When: 16 May 2022, 15:00-16:00 CET
Registration: https://forms.office.com/r/jsKzJczXfe
Link to the session will be sent to all registered participants.
Peer review is one method of quality control in scientific publishing. A topic of discussion in the open science community is open peer review, where the peer review reports are shared alongside the published article. As a reviewer, you often have the possibility of signing your review, to disclose your identity to the authors. In this meeting, together with Daniel Lakens, we will share experiences with signed vs anonymous reviews, discuss positive and negative consequences of signing reviews, with the goal to allow researchers to make an informed discussion about whether or not, or when and when not, to sign open peer reviews.
About Daniel Lakens
Daniel Lakens is an experimental psychologist working at the Human-Technology Interaction group at Eindhoven University of Technology. In addition to his empirical work in cognitive and social psychology, he works actively on improving research methods and statistical inferences, and has published on the importance of replication research, sequential analyses and equivalence testing, and frequentist statistics.

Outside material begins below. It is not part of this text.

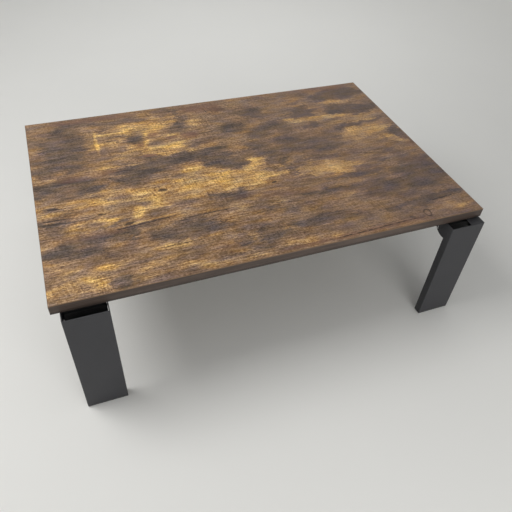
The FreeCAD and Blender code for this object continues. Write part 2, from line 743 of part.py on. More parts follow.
def quartz_tubes():
    """Two clear tubes along the heater, seated in the holders."""
    tubes = []
    length = f"2 * {TUBE_END}"
    for index, across in enumerate(element_places()):
        outer = rod(f"tube{index}", (f"-{TUBE_END}", across, ELEMENT_Z), "tube_radius", length, "X")
        start = (f"-{TUBE_END} - overrun", across, ELEMENT_Z)
        bore_radius = "tube_radius - tube_wall"
        bore = rod(f"tube_bore{index}", start, bore_radius, f"{length} + 2 * overrun", "X")
        tubes.append(cut(f"tube_cut{index}", outer, [bore]))
    node("quartz_tubes", group("tubes", tubes))


def heating_coils():
    """A wound resistance wire in each tube, with a straight end in each holder."""
    radius, wire, turns = number("coil_radius"), number("coil_wire"), number("coil_turns")
    length = 2 * number(HOLDER_IN)
    tail = number(f"{HOLDER_OUT} - {HOLDER_IN}") + wire
    coils = []
    for across in element_places():
        winding = coil(radius, wire, turns, length)
        ends = [Part.makeCylinder(wire, tail, FreeCAD.Vector(radius, 0, level), FreeCAD.Vector(0, 0, 1))
                for level in (-tail + wire / 2, length - wire / 2)]
        whole = winding.fuse(ends)
        whole.rotate(FreeCAD.Vector(), FreeCAD.Vector(0, 1, 0), 90)
        whole.translate(FreeCAD.Vector(-length / 2, number(across), number(ELEMENT_Z)))
        coils.append(whole)
    shape = doc.addObject("Part::Feature", "coils")
    shape.Shape = Part.makeCompound(coils)
    node("heating_coils", shape)


def element_holders():
    """Four ceramic blocks under the reflector's roof, each bored for the end of a tube."""
    holders = []
    for index, across in enumerate(element_places()):
        for side in (-1, 1):
            name = f"holder{index}{side + 1}"
            low_x = HOLDER_IN if side > 0 else f"-{HOLDER_OUT}"
            tall = "element_drop + holder_below"
            low = (low_x, f"{across} - holder_width / 2", f"{REFLECTOR_ROOF} - element_drop - holder_below")
            base = block(f"{name}_block", low, ("holder_thick", "holder_width", tall))
            seat_x = f"{HOLDER_IN} - overrun" if side > 0 else f"-{TUBE_END}"
            seat = rod(f"{name}_seat", (seat_x, across, ELEMENT_Z), "tube_radius + element_play",
                       f"{TUBE_END} - {HOLDER_IN} + overrun", "X")
            way = rod(f"{name}_way", (f"{low_x} - overrun", across, ELEMENT_Z),
                      "tube_radius - tube_wall - element_play", "holder_thick + 2 * overrun", "X")
            holders.append(cut(f"{name}_cut", base, [seat, way]))
    node("element_holders", group("holders", holders))


def thermostat():
    """Round bimetal thermostat under the middle of the reflector's roof."""
    half = "(thermostat_base / 2)"
    low = (f"-{half}", f"-{half}", f"{REFLECTOR_ROOF} - base_thick")
    base = block("thermostat_plate", low, (f"2 * {half}", f"2 * {half}", "base_thick"))
    start = ("0", "0", f"{REFLECTOR_ROOF} - base_thick - thermostat_height")
    can = rod("thermostat_can", start, "thermostat_radius", "thermostat_height")
    node("thermostat", join("thermostat_join", [base, can]))


def thermal_fuse():
    """Cut-out fuse in its clip, beside the thermostat."""
    low = ("fuse_place - clip_width / 2", "-clip_thick / 2", f"{REFLECTOR_ROOF} - clip_height")
    clip = block("fuse_block", low, ("clip_width", "clip_thick", "clip_height"))
    start = ("fuse_place - fuse_length / 2", "0", f"{REFLECTOR_ROOF} - clip_height + clip_thick / 2")
    barrel = rod("fuse_barrel", start, "fuse_radius", "fuse_length", "X")
    bore = rod("fuse_bore", start, "fuse_radius", "fuse_length", "X")
    node("fuse_clip", cut("fuse_clip_cut", clip, [bore]))
    node("thermal_fuse", group("fuse_set", [barrel]))


def terminal_block():
    """Terminal strip on the casing's lip, behind the inlet, with a screw well for each pole."""
    low_x = f"({WINDOW_X} + reflector_rim + reflector_play)"
    low = (low_x, "-terminal_length / 2", LIP_TOP)
    strip = block("terminal_strip", low, ("terminal_width", "terminal_length", "terminal_height"))
    wells = []
    for index in range(int(number("terminal_poles"))):
        across = f"({index} - (terminal_poles - 1) / 2) * terminal_length / terminal_poles"
        point = (f"{low_x} + terminal_width / 2", across, f"{LIP_TOP} + terminal_height - well_depth")
        wells.append(rod(f"terminal_well{index}", point, "well_radius", "well_depth + overrun"))
    node("terminal_block", cut("terminal_cut", strip, wells))


def inlet_housing():
    """Moulded shroud of the cord inlet, set through the casing's side, open outwards."""
    outer = f"({HALF_CASE} + flange_thick)"
    body_low = (f"{outer} - inlet_depth", "-inlet_width / 2", f"{INLET_Z} - inlet_height / 2")
    body = block("inlet_body", body_low, ("inlet_depth", "inlet_width", "inlet_height"))
    rim_low = (HALF_CASE, "-inlet_width / 2 - inlet_flange", f"{INLET_Z} - inlet_height / 2 - inlet_flange")
    rim_size = ("flange_thick", "inlet_width + 2 * inlet_flange", "inlet_height + 2 * inlet_flange")
    rim = block("inlet_rim", rim_low, rim_size)
    well_low = (f"{outer} - inlet_depth + inlet_wall", "inlet_wall - inlet_width / 2",
                f"{INLET_Z} - inlet_height / 2 + inlet_wall")
    well_size = ("inlet_depth", "inlet_width - 2 * inlet_wall", "inlet_height - 2 * inlet_wall")
    tools = [block("inlet_well", well_low, well_size)]
    for index, across in enumerate(inlet_pin_places()):
        start = (f"{outer} - inlet_depth - overrun", across, INLET_Z)
        tools.append(rod(f"inlet_way{index}", start, "inlet_pin_radius", "inlet_wall + 2 * overrun", "X"))
    node("inlet_housing", cut("inlet_cut", join("inlet_blank", [body, rim]), tools))


def inlet_pin_places():
    """The three contact pins' places across the inlet."""
    return [f"({step} * inlet_pin_pitch)" for step in (-1, 0, 1)]


def inlet_pins():
    """Brass contact pins through the back wall of the inlet."""
    start = f"{HALF_CASE} + flange_thick - inlet_depth - inlet_pin_tail"
    length = "inlet_pin_tail + inlet_wall + inlet_pin_length"
    pins = [rod(f"inlet_pin{index}", (start, across, INLET_Z), "inlet_pin_radius", length, "X")
            for index, across in enumerate(inlet_pin_places())]
    node("inlet_pins", group("inlet_pin_set", pins))


def guard_grille():
    """Slatted guard under the heater: a rim, slats along Y in a row, and stays that cross them."""
    body = doc.addObject("PartDesign::Body", "guard")
    half = f"({HALF_CASE} - guard_margin)"
    inner = f"({half} - guard_rim)"
    rim = sketch_on(body, "XY_Plane", GUARD_FOOT)
    draw_box(rim, (f"-{half}", f"-{half}"), (half, half))
    draw_box(rim, (f"-{inner}", f"-{inner}"), (inner, inner))
    extrude(body, "Pad", rim, "guard_thick")
    rows = (("slat", "X_Axis", lambda low, high, reach: ((low, f"-{reach}"), (high, reach))),
            ("stay", "Y_Axis", lambda low, high, reach: ((f"-{reach}", low), (reach, high))))
    for kind, axis, span in rows:
        start = f"(-({kind}_count - 1) / 2 * {kind}_pitch)"
        flat = sketch_on(body, "XY_Plane", GUARD_FOOT)
        edges = (f"{start} - {kind}_width / 2", f"{start} + {kind}_width / 2")
        low, high = span(*edges, f"({inner} + guard_rim / 2)")
        draw_box(flat, low, high)
        bar = extrude(body, "Pad", flat, "guard_thick" if kind == "slat" else "guard_thick / 2")
        doc.recompute()
        pattern = body.newObject("PartDesign::LinearPattern", f"guard_{kind}s")
        pattern.Originals = [bar]
        pattern.Direction = (next(part for part in body.Origin.OriginFeatures if part.Role == axis), [""])
        tie(pattern, "Length", f"({kind}_count - 1) * {kind}_pitch")
        tie(pattern, "Occurrences", f"{kind}_count")
        body.Tip = pattern
    tools = [rod(f"guard_drill{index}", point, "screw_radius + screw_play", "guard_thick + 2 * overrun")
             for index, point in enumerate(guard_screw_places(f"{GUARD_FOOT} - overrun"))]
    node("guard_grille", cut("guard_cut", body, tools))


def guard_screw_places(level):
    """The screws' places in the four corners of the guard's rim, at a given level."""
    reach = f"({HALF_CASE} - guard_margin - guard_rim / 2)"
    return [(f"{side} * {reach}", f"{row} * {reach}", level) for side in (-1, 1) for row in (-1, 1)]


def guard_screws():
    """Four screws up through the guard's rim into the casing's lips."""
    screws = [screw(f"guard_screw{index}", point, "Z", True, "guard_screw_length")
              for index, point in enumerate(guard_screw_places(GUARD_FOOT))]
    node("guard_screws", group("guard_screw_set", screws))


def heater_screws():
    """Four screws up through the casing's tabs into the cross rails."""
    screws = []
    for side in (-1, 1):
        for row in (-1, 1):
            across = f"{side} * ({HALF_CASE} + tab_length / 2)"
            point = (across, f"{row} * tab_place", f"{CASE_TOP} - case_wall")
            length = "screw_bite + case_wall"
            screws.append(screw(f"heater_screw{side + 1}{row + 1}", point, "Z", True, length))
    node("heater_screws", group("heater_screw_set", screws))


tabletop_core()
tabletop_face("top_face", "table_height - face_thick")
tabletop_face("under_face", UNDERSIDE)
edge_band("edge_band_front", "(top_length / 2)", "(top_depth / 2)", 0)
edge_band("edge_band_back", "(top_length / 2)", "(top_depth / 2)", 180)
edge_band("edge_band_right", "(top_depth / 2 - band_thick)", "(top_length / 2)", 90)
edge_band("edge_band_left", "(top_depth / 2 - band_thick)", "(top_length / 2)", 270)
long_rail("front_rail", -1)
long_rail("back_rail", 1)
short_rail("left_rail", -1)
short_rail("right_rail", 1)
cross_rail("left_cross_rail", -1)
cross_rail("right_cross_rail", 1)
for corner_name in CORNERS:
    corner_brace(corner_name)
    leg(corner_name)
    foot_glide(corner_name)
    pivot_pin(corner_name)
    lock_bar(corner_name)
    lock_springs(corner_name)
    hinge_bracket(corner_name)
    if corner_name in CAPPED:
        head_cap(corner_name)
top_pads()
bracket_screws()
heater_casing()
reflector()
quartz_tubes()
heating_coils()
element_holders()
thermostat()
thermal_fuse()
terminal_block()
inlet_housing()
inlet_pins()
guard_grille()
guard_screws()
heater_screws()
doc.recompute()

for thing in doc.Objects:
    if "Invalid" in thing.State or "Error" in thing.State:
        raise RuntimeError(f"{thing.Name} ({thing.Label}) failed: {thing.State}")
for solid in NODES:
    if solid.Shape.isNull() or not solid.Shape.isValid() or not solid.Shape.Solids:
        raise RuntimeError(f"{solid.Label} has no valid shape")
os.makedirs("parts", exist_ok=True)
for solid in NODES:
    solid.Shape.exportStep(f"parts/{solid.Label}.step")
print(len(NODES), "sub-parts,", sum(len(solid.Shape.Solids) for solid in NODES), "solids")
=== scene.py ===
"""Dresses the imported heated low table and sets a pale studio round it.

Everything is in metres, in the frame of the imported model: +X runs along the long side, the front is -Y,
+Z is up, and the origin is on the floor under the centre of the tabletop.
"""
import json
import math
import bmesh
import bpy
import numpy as np
from bpy.props import FloatProperty, FloatVectorProperty, PointerProperty
from bpy.types import Operator, Panel, PropertyGroup
from mathutils import Euler, Matrix, Vector


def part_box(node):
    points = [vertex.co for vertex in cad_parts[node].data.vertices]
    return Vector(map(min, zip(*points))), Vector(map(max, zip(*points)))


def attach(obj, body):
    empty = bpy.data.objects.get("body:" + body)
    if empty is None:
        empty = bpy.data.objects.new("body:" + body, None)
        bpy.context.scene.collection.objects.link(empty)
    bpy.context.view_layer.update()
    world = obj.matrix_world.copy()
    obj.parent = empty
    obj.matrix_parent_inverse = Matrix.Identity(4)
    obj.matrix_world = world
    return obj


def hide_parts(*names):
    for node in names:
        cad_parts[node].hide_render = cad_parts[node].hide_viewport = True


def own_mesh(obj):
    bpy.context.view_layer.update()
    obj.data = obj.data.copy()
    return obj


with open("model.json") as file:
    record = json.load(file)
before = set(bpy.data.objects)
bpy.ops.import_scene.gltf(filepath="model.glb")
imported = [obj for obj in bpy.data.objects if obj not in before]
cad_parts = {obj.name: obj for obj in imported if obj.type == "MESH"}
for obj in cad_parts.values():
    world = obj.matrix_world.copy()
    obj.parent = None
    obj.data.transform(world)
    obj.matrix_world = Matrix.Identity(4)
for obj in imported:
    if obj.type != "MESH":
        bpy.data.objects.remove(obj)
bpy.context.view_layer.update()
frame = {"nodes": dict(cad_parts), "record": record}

bl_info = {
    "name": "Heated Low Table",
    "version": (1, 0, 0),
    "blender": (4, 5, 0),
    "location": "View3D > Sidebar > Low Table",
    "description": "Finishes for a packed low table with a printed top, and a pale studio for it",
    "category": "Object",
}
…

He was involved in establishing dedicated grants for replication studies by the Dutch science funder NWO, and with Brian Nosek co-edited a special issue with the first Registered Reports in psychology in 2014. His lab is funded until 2022 by a VIDI grant on a project that aims to improve the reliability and efficiency of psychological science. He teaches about better research practices on Coursera, and received the Leamer-Rosenthal Prize for Open Social Science in 2017 for his course ‘Improving Your Statistical Inferences’ in which more than 50.000 learners have enrolled.